Johanes De Gruytters est lui aussi une exception dans la musique pour carillon. Son livre le plus connu est collection majeure de musique pour carillon, dont d’innombrables copies ont été réalisées, et dont témoigne la place d’honneur que ces compositions. En effet, aux Pays-Bas, où le carillon est connu et particulièrement apprécié, on n’a quasiment retrouvé aucune trace de musique pour carillon.
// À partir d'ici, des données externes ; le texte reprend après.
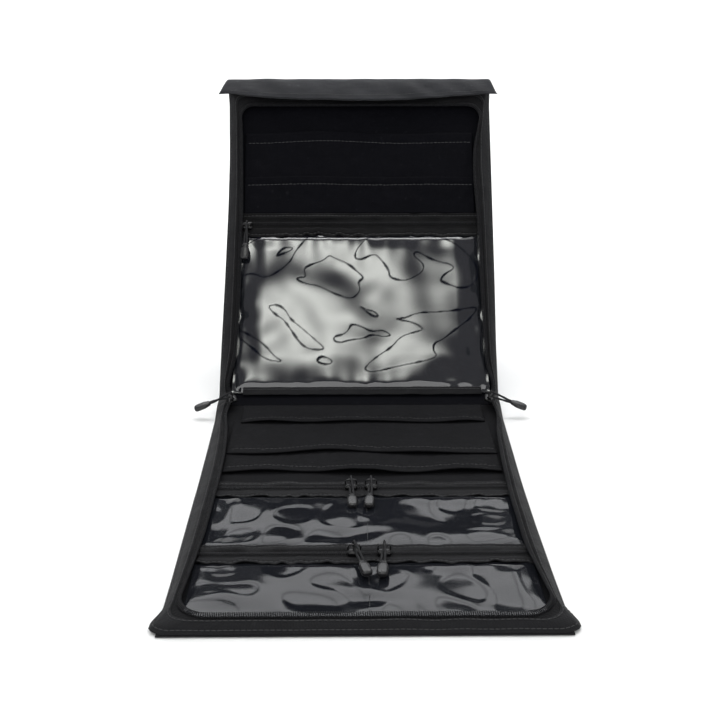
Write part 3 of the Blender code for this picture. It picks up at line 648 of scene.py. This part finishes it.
# Zip bands: straight zips of the inner pockets. Each is a tape folded along both edges, sewn to
# the cloth above and to the clear sheet below, with a coil down its middle between two stitch rows.
LOWER_BAND_TONES = (0.007, 0.007, 0.0078), (0.017, 0.017, 0.0185)
UPPER_BAND_TONES = (0.0020, 0.0020, 0.0024), (0.0050, 0.0050, 0.0056)
BANDS = (("lower_zip_a", -1, 0.1200, 0.1415, 0.1285, "lower_half", LOWER_BAND_TONES),
         ("lower_zip_b", -1, 0.2085, 0.2300, 0.2190, "lower_half", LOWER_BAND_TONES),
         ("upper_zip", 1, 0.1450, 0.1665, 0.1570, "upper_half", UPPER_BAND_TONES))
for label, half, near, far, middle, body, tones in BANDS:
    cloth = woven(label + "_band_cloth", *tones, pitch=0.0012, depth=0.00016, roughness=0.75)
    x = np.linspace(-0.1072, 0.1072, 151)[None, :]
    v = np.linspace(near, far, 44)[:, None]
    x, v = np.broadcast_arrays(x, v)
    edge_wave = 0.0008 * ripple(x, 0 * x, 0.020, 81 + len(label)) + 0.0006 * ripple(x, 0 * x, 0.009, 82)
    shift = (v - near) / (far - near)
    drawn = v + edge_wave * (shift ** 3 if half < 0 else (1 - shift) ** 3)
    apart = step(np.abs(v - middle), 0.0038, 0.0058)
    seams = np.exp(-((v - near - 0.0022) / 0.0007) ** 2) + np.exp(-((v - far + 0.0022) / 0.0007) ** 2)
    w = 0.0043 + apart * (0.0012 + 0.0003 * ripple(x, v, 0.022, 83, stretch=1.3)) - 0.00050 * seams
    w = w + 0.0006 * apart * np.sin(pi * np.clip(shift, 0, 1)) * ripple(x, 0 * x, 0.06, 84)
    g = half * (SPINE / 2 + drawn)
    rows = bag(x, g, w)
    band = shell(label + "_band", rows[::half], cloth, 0.0008)
    face, normal = upper_face(rows)
    picks = [int(round(p * 43)) for p in (0.10, 0.90)]
    sewing = stitches(label + "_stitching", [(face[k], normal[k]) for k in picks])
    line = bag(x[0], half * (SPINE / 2 + middle) + 0 * x[0], 0.0062)
    up = np.broadcast_to(bag(0, half * 0.1, 0.01) - bag(0, half * 0.1, 0.0), line.shape)
    teeth = coil(label + "_coil_teeth", line, up, coil_nylon, width=0.0013, height=0.0006, wire=0.00030)
    for piece, slot in ((band, "zip_tape"), (sewing, "zip_tape"), (teeth, "zip_coil")):
        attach(piece, body)
    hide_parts(label + "_tape")
    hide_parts(label + "_coil")
    sheet(rows, [body.split("_")[0] + "_lining_cloth"])

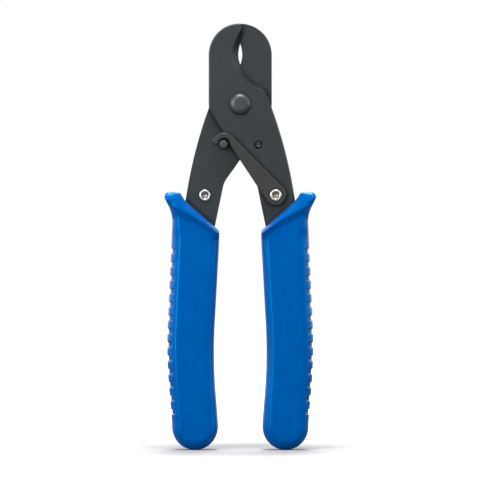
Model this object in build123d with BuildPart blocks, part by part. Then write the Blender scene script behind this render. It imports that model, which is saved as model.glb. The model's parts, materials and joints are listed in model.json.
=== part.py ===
from build123d import *
import os
from math import acos, atan2, cos, degrees, hypot, radians, sin

# Hand cable cutter, closed and latched. The jaws point up (+Z) and the front faces -Y.
# The origin lies on the floor between the ends of the two grips. All sizes are in millimetres.

# Main lengths, from the grips' ends up to the tips of the jaws
grip_length = 99.7
guard_to_pivot = 34.0
head_radius = 12.2
head_centre_height = 19.1
pivot_z = grip_length + guard_to_pivot

# Blades, both punched from one blank and laid face to face
blade_thickness = 3.0
blade_gap = 0.1
blade_edge_chamfer = 0.45
shear_bevel_reach = 0.3
mating_y = blade_gap / 2
outer_face_y = mating_y + blade_thickness

# Outline of the blank, from the pivot: X to the right and Z up
side_foot_drop = 1.4
shoulder_bow = (17.6, -19.0)
shoulder_end = (21.1, -36.6)
tang_outer_mouth = (22.3, -43.5)
tang_inner_mouth = (10.4, -50.0)
tang_end_x = 18.6
tang_end_height = 34.0
tang_end_radius = 3.6
knee = (6.27, -30.03)
knee_radius = 9.0
heel_bow = (-3.42, -16.13)
heel_corner_radius = 5.0
tang_chamfer = 1.0
tang_chamfer_start = 1.8
tang_chamfer_length = 24.0
chamfer_margin = 0.3

# Throat, from the head's centre and in head radii: its shear edge, where the two blades meet,
# and the bevel's edge on the outer face
shoulder_top_ratio = (0.82, -1.221)
edge_corner_ratio = (0.775, -1.098)
edge_run_ratio = [
    (0.672, -0.984),
    (0.328, -0.762),
    (0.143, -0.549),
    (-0.004, -0.279),
    (-0.057, 0.041),
    (0.0, 0.352),
    (0.09, 0.697),
]
edge_nose_ratio = (0.045, 0.861)
bevel_corner_ratio = (0.799, -1.172)
bevel_run_ratio = [
    (0.754, -1.139),
    (0.475, -1.049),
    (0.189, -0.885),
    (-0.189, -0.459),
    (-0.287, -0.008),
    (-0.139, 0.541),
    (0.027, 0.836),
]
bevel_nose_ratio = (0.0, 0.918)
tip_offset = -0.7
tip_overshoot = 1.2

# Pivot rivet, its washer and the spring round it
pivot_shank_diameter = 6.0
pivot_clearance = 0.05
pivot_head_diameter = 8.6
pivot_head_flat_diameter = 6.4
pivot_head_height = 1.4
pivot_head_edge = 0.6
pivot_washer_diameter = 10.4
pivot_washer_thickness = 0.8
pivot_peen_height = 1.1
pivot_peen_flat_diameter = 4.6
seat_gap = 0.03
spring_wire = 1.2
spring_mean_radius = 4.4
spring_start_angle = 215.0
spring_sweep = 290.0
spring_pocket_radius = 5.7
spring_pocket_depth = 0.9
spring_prong = 1.2
spring_prong_clearance = 0.1

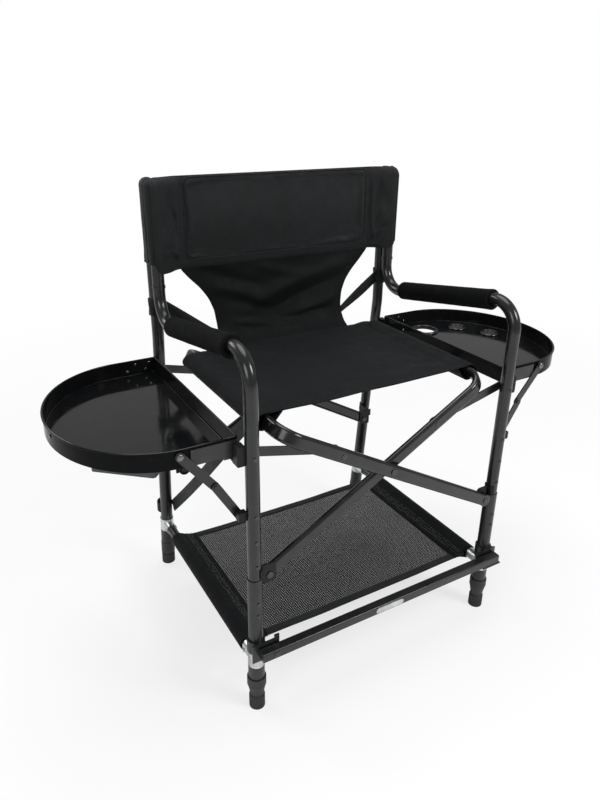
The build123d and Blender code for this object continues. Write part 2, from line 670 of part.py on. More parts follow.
def brace_lower(side, end):
    """Link from the leg, one layer further out, with the elbow rivet's head."""
    near = 2.7 + BRACE_T + GAP
    span = layer_y(end, near, near + BRACE_T)
    elbow = brace_elbow()
    link = brace_link(side, elbow, BRACE_LEG, span)
    link += rod_y(side * elbow[0], elbow[1], *layer_y(end, near + BRACE_T, near + BRACE_T + 1.8), 4.5)
    return link - rod_y(side * BRACE_LEG[0], BRACE_LEG[1], span[0] - 4, span[1] + 4, PIN_R - 1 + RUNNING)


def tray_pin(side, end):
    """Rivet that holds the upper brace link to the tray's wall."""
    x, z = side * BRACE_TRAY[0], BRACE_TRAY[1]
    shank = rod_y(x, z, *layer_y(end, -1.2, 5.5), PIN_R - 1)
    head = rod_y(x, z, *layer_y(end, 5.4, 7.2), 5.5)
    return shank + head


def tray_fittings(side):
    """Hinge plates and brace rivets on the tray's two end walls."""
    pieces = []
    for end in ENDS:
        pieces.append(hinge_plate(side, end))
        pieces.append(tray_pin(side, end))
    return pieces


# ---------------------------------------------------------------- telescopic feet
def extension_tube(side, end):
    tube = pole(SLEEVE_R - SLEEVE_WALL - 0.08, FOOT_Z - 20, TUBE_END_Z - 6)
    return leg_place(side, end) * (tube - pole(SLEEVE_R - 2 * SLEEVE_WALL, FOOT_Z - 21, TUBE_END_Z))


def lock_collar(side, end):
    """Twist collar: wide at the top and tapered on the front legs, nearly straight at the rear."""
    top = COLLAR_Z[end]
    bore = SLEEVE_R - SLEEVE_WALL
    if end == "front":
        waist = 13.8
        body = pole(19, 58, top) + Pos(0, 0, (35 + 58) / 2) * Cone(waist, 18.4, 58 - 35)
    else:
        waist = 15.2
        body = pole(17, 34, top)
    body = fillet(body.edges().group_by(Axis.Z)[-1], 1.5)
    body += pole(waist, FOOT_Z + 1, 36)
    return leg_place(side, end) * (body - pole(bore, FOOT_Z - 5, top + 5))


def rubber_foot(side, end):
    """Boot on the end of the extension, cut flat by the floor."""
    radius = 15.9 if end == "front" else 16.4
    bore = SLEEVE_R - SLEEVE_WALL - 0.02
    boot = pole(radius, -10, FOOT_Z)
    boot = fillet(boot.edges().group_by(Axis.Z)[-1], 3)
    boot -= pole(bore, FOOT_Z - 20, FOOT_Z + 1)
    boot = leg_place(side, end) * boot
    return boot - block((-600, 600), (-600, 600), (-60, 0))


# ---------------------------------------------------------------- assembly
def save_side_frames():
    for name, side in SIDES.items():
        save(name + "_arm_tube", arm_tube(side))
        save(name + "_rear_leg_tube", rear_leg_tube(side))
        save(name + "_back_post", back_post(side))
        save(name + "_arm_pad", arm_pad(side))
        save(name + "_leg_sleeves", [leg_sleeve(side, end) for end in ENDS])
        save(name + "_corner_brackets", [corner_bracket(side, end) for end in ENDS])
        save(name + "_shelf_tube", shelf_tube(side))
        brackets = [ear_bracket(side, end) for end in ENDS]
        brackets += [leg_lug(side, end, TRAY_PIVOT, 37, 2.6) for end in ENDS]
        brackets += [leg_lug(side, end, BRACE_LEG, 18, 9.4) for end in ENDS]
        save(name + "_leg_brackets", brackets)
        save(name + "_footrest_clamp", footrest_clamp(side))
        save(name + "_leg_fasteners", leg_fasteners(side))
        save(name + "_back_sleeve", back_sleeve(side))
    save("carry_strap", carry_strap())


def save_scissor():
    save("x_frame_a_tube", scissor_tube(-1))
    save("x_frame_b_tube", scissor_tube(1))
    save("x_frame_a_pins", [cross_pivot(end) for end in ENDS] + member_rivets(-1))
    save("x_frame_b_rivets", member_rivets(1))
    for name, side in SIDES.items():
        save(name + "_stays", [stay(side, end) for end in ENDS])


def save_cloth():
    for name, side in SIDES.items():
        save("seat_" + name + "_half", seat_half(side))
        save("back_" + name + "_half", back_half(side))
        save("shelf_" + name + "_half", shelf_half(side))


def save_trays():
    for name, side in SIDES.items():
        save(name + "_tray", tray(side))
        save(name + "_tray_fittings", tray_fittings(side))
        save(name + "_brace_upper", [brace_upper(side, end) for end in ENDS])
        save(name + "_brace_lower", [brace_lower(side, end) for end in ENDS])
    save("left_tray_box", tray_box())
    save("right_tray_holders", tray_holders())


def save_feet():
    for name, side in SIDES.items():
        for end in ENDS:
            prefix = end + "_" + name
            save(prefix + "_extension_tube", extension_tube(side, end))
            save(prefix + "_lock_collar", lock_collar(side, end))
            save(prefix + "_rubber_foot", rubber_foot(side, end))


os.makedirs("parts", exist_ok=True)
save_side_frames()
save_scissor()
save_cloth()
save("footrest_bar", footrest_bar())
save("blank_plate", blank_plate())
save_trays()
save_feet()
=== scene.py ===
"""Looks of a tall folding director chair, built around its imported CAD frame.

Lengths are metres. +Z is up, the chair faces -Y, and X = 0 is its middle plane.
"""

import math

import bpy
import numpy as np
from mathutils import Matrix, Vector


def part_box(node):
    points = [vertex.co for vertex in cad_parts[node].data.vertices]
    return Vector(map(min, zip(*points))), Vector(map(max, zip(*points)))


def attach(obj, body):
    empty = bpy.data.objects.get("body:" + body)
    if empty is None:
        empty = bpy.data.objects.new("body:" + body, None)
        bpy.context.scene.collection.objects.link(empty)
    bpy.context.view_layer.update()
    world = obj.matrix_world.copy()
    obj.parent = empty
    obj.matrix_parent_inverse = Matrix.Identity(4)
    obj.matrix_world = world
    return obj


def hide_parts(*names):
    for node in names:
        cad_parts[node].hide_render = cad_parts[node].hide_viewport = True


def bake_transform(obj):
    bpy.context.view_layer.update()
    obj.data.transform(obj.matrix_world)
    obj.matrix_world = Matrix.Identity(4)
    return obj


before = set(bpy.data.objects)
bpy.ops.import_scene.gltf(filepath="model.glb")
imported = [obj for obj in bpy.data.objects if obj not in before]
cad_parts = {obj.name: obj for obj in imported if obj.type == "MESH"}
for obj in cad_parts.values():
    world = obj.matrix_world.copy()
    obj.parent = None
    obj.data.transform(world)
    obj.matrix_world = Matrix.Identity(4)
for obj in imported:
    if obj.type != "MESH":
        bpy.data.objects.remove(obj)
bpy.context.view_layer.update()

MM = 0.001
SIDES = {"left": -1, "right": 1}


# ---------------------------------------------------------------- places taken from the frame
def box_mm(node):
    """Lowest and highest corners of a CAD node, in millimetres."""
    low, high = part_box(node)
    return np.array(low) / MM, np.array(high) / MM


SEAT_LOW, SEAT_HIGH = box_mm("seat_right_half")
SLEEVE_R = (SEAT_HIGH[2] - SEAT_LOW[2]) / 2
RAIL_Z = (SEAT_HIGH[2] + SEAT_LOW[2]) / 2
RAIL_X = SEAT_HIGH[0] - SLEEVE_R
BACK_LOW, BACK_HIGH = box_mm("back_right_half")
POCKET_LOW, POCKET_HIGH = box_mm("right_back_sleeve")
POST_R = 12.7
POCKET_R = (POCKET_HIGH[0] - POCKET_LOW[0]) / 2
POST_X = (POCKET_HIGH[0] + POCKET_LOW[0]) / 2
RISER_Y = POCKET_LOW[1] + POCKET_R
POST_Y = POCKET_HIGH[1] - POCKET_R
SHELF_LOW, SHELF_HIGH = box_mm("shelf_right_half")
SHELF_SLEEVE_R = (SHELF_HIGH[2] - SHELF_LOW[2]) / 2
SHELF_Z = (SHELF_HIGH[2] + SHELF_LOW[2]) / 2
SHELF_X = SHELF_HIGH[0] - SHELF_SLEEVE_R

BAND_TOP = BACK_HIGH[2]
BAND_HEIGHT = 188.0
BAND_BOTTOM = BAND_TOP - BAND_HEIGHT
BAND_SEAM_Y = BACK_LOW[1] + 7
WAIST_X = 163.0
BAND_SHOULDER_X = 239.0


# ---------------------------------------------------------------- mesh making
def add_object(name, data):
    """New object of the scene that shows the given data."""
    made = bpy.data.objects.new(name, data)
    bpy.context.scene.collection.objects.link(made)
    return made


class Shape:
    """Vertices and faces gathered for one object, in millimetres."""

    def __init__(self):
        self.points = []
        self.faces = []

    def add(self, points, faces):
        start = len(self.points)
        self.points.extend(np.asarray(points, float).reshape(-1, 3).tolist())
        self.faces.extend([tuple(start + i for i in face) for face in faces])

    def build(self, name, material, slot, flat=False):
        mesh = bpy.data.meshes.new(name)
        mesh.from_pydata((np.array(self.points) * MM).tolist(), [], self.faces)
        mesh.validate()
        mesh.materials.append(material)
        mesh.polygons.foreach_set("use_smooth", [not flat] * len(mesh.polygons))
        piece = add_object(name, mesh)
        return piece


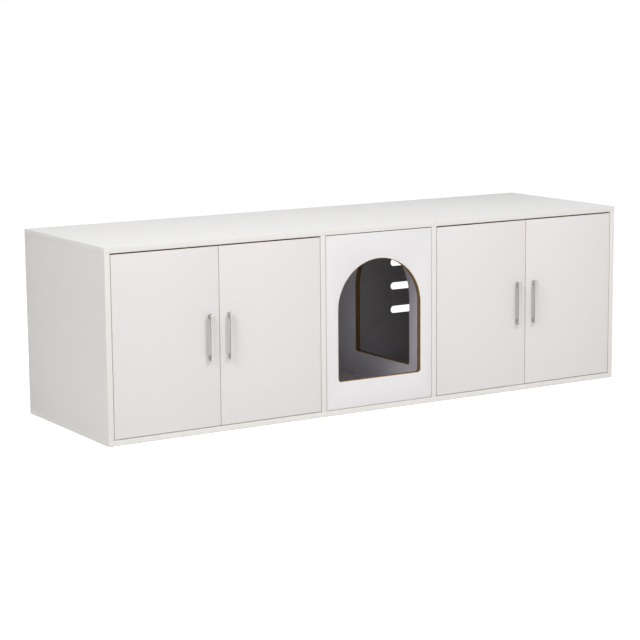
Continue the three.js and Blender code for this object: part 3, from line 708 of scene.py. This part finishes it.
def studio_world(level):
    """Even white surroundings: 1 where they are seen, and level as the light that they give."""
    world = bpy.data.worlds.new("studio")
    world.use_nodes = True
    tree = world.node_tree
    tree.nodes.clear()
    levels = {"Factor": seen_directly(tree), "A": level, "B": 1.0}
    strength = add(tree, "ShaderNodeMix", levels, data_type="FLOAT")
    light = add(tree, "ShaderNodeBackground", {"Color": (1, 1, 1, 1), "Strength": strength})
    add(tree, "ShaderNodeOutputWorld", {"Surface": light})
    bpy.context.scene.world = world


def studio_paper():
    """Seamless white paper: a floor that is white to the eye and keeps a soft shadow."""
    material, tree = blank_material("studio_paper")
    paper = add(tree, "ShaderNodeBsdfDiffuse", {"Color": linear("#ececec")})
    glow = add(tree, "ShaderNodeEmission", {"Color": (1, 1, 1, 1), "Strength": PAPER_GLOW})
    lifted = add(tree, "ShaderNodeAddShader", {0: paper, 1: glow})
    shown = add(tree, "ShaderNodeMixShader", {0: seen_directly(tree), 1: paper, 2: lifted})
    add(tree, "ShaderNodeOutputMaterial", {"Surface": shown})
    return material


def softbox(name, at, width, height, power):
    light = bpy.data.lights.new(name, "AREA")
    light.shape = "RECTANGLE"
    light.size = width
    light.size_y = height
    light.energy = power
    lamp = bpy.data.objects.new(name, light)
    lamp.matrix_world = aimed(Vector(at), HEART)
    bpy.context.scene.collection.objects.link(lamp)


camera = bpy.data.objects.new("camera", bpy.data.cameras.new("camera"))
camera.data.lens = CAMERA_LENS
camera.matrix_world = aimed(CAMERA_AT, CAMERA_AIM) @ Matrix.Rotation(CAMERA_ROLL, 4, "Z")
bpy.context.scene.collection.objects.link(camera)
bpy.context.scene.camera = camera

sheet = bmesh.new()
bmesh.ops.create_grid(sheet, x_segments=1, y_segments=1, size=FLOOR_REACH)
floor = bpy.data.objects.new("floor", mesh_of(sheet, "floor", studio_paper()))
floor.location.z = -FLOOR_DROP
bpy.context.scene.collection.objects.link(floor)

studio_world(SURROUNDINGS)
for name, (at, width, height, power) in SOFTBOXES.items():
    softbox(name, at, width, height, power)

bpy.context.scene.view_settings.view_transform = "Standard"
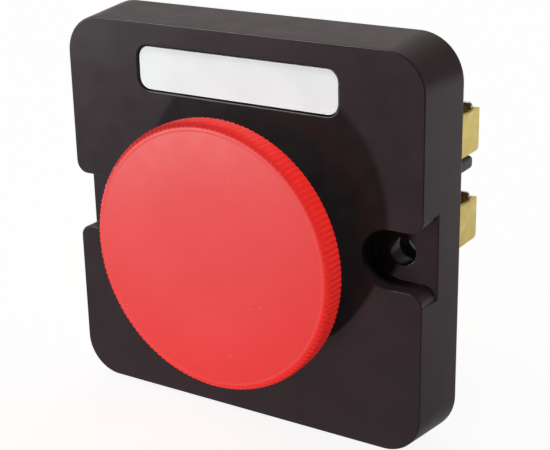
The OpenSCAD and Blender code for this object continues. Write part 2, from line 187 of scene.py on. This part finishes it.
class Nodes:
    """A node tree, with short ways to add the nodes that this script uses."""

    def __init__(self, tree, coordinates):
        self.tree = tree
        self.place = self.add("ShaderNodeTexCoord").outputs[coordinates]

    def add(self, kind):
        return self.tree.nodes.new(kind)

    def link(self, a, b):
        self.tree.links.new(a, b)

    def feed(self, socket, value):
        """Gives a socket its value: another node's output, or a plain number or colour."""
        if hasattr(value, "is_output"):
            self.link(value, socket)
        else:
            socket.default_value = value

    def stretched(self, scale):
        node = self.add("ShaderNodeMapping")
        node.inputs["Scale"].default_value = scale
        self.link(self.place, node.inputs["Vector"])
        return node.outputs["Vector"]

    def noise(self, scale, detail=4, rough=0.55, stretch=None):
        node = self.add("ShaderNodeTexNoise")
        node.inputs["Scale"].default_value = scale
        node.inputs["Detail"].default_value = detail
        node.inputs["Roughness"].default_value = rough
        self.link(self.stretched(stretch) if stretch else self.place, node.inputs["Vector"])
        return node.outputs["Fac"]

    def ramp(self, value, low, high, out_low=0.0, out_high=1.0):
        node = self.add("ShaderNodeMapRange")
        for key, number in zip(("From Min", "From Max", "To Min", "To Max"), (low, high, out_low, out_high)):
            node.inputs[key].default_value = number
        self.link(value, node.inputs["Value"])
        return node.outputs["Result"]

    def calc(self, operation, *values):
        node = self.add("ShaderNodeMath")
        node.operation = operation
        for socket, value in zip(node.inputs, values):
            self.feed(socket, value)
        return node.outputs["Value"]

    def apart(self):
        """The X, Y and Z of the place that is shaded."""
        node = self.add("ShaderNodeSeparateXYZ")
        self.link(self.place, node.inputs["Vector"])
        return node.outputs

    def mix(self, factor, a, b, kind="RGBA"):
        """Between two colours, or with kind VALUE between two numbers."""
        node = self.add("ShaderNodeMix")
        node.data_type = "FLOAT" if kind == "VALUE" else kind
        self.link(factor, node.inputs["Factor"])
        for key, value in (("A", a), ("B", b)):
            self.feed(next(s for s in node.inputs if s.name == key and s.type == kind), value)
        return next(s for s in node.outputs if s.type == kind)

    def ray(self, kind):
        """1 where the light path is of one kind, such as Is Camera Ray, and 0 elsewhere."""
        return self.add("ShaderNodeLightPath").outputs[kind]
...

De Gruytters était originaire d’Ypres, en Flandre, et naquit en 1709. En 1736 il épousa Josepha Rodriguez. Il devint en 1740, suite à un concours, carillonneur des deux carillons de la cathédrale Notre-Dame à Anvers. Jusqu’à il y a encore quelques années, la cathédrale d’Anvers présentait la caractéristique d’abriter deux carillons dans le même clocher : le carillon du Chapître, ou carillon d’église, et le carillon des fêtes ou carillon de la ville, les deux instruments ayant été fabriqués par les frères François et Pieter Hemony, noms respectés, ce qui renforça leur réputation d’excellents facteurs d’instruments de clocher. Connaissant les conditions de vie du 18e siècle, il paraît évident que cette double fonction ne suffisait pas à Joannes De Gruytters pour subvenir à ses besoins, bien qu’il y eût un nombre incroyable d’occasions où il se produisait : processions, jours de prière, célébrations… De Gruytters était en effet également violoniste et organiste de la Confrérie de la Chapelle du Saint-Sacrement de la cathédrale d’Anvers. Certains signent laissent à penser qu’il était aussi membre de l’orchestre du théâtre d’Anvers. Et comme si cela ne suffisait pas, il fut nommé à 60 ans « Maître carillonneur » par le conseil de la ville. Nous ne savons pas exactement ce que cela signifiait mais nous pensons qu’il n’était pas lui-même supposé « sonner les cloches ».Il s’agissait vraisemblablement d’une position de supervision des hommes qui devaient sonner lors des différentes occasions. Être maître carillonneur était sans doute une sinécure qui lui donnait droit à un revenu supplémentaire.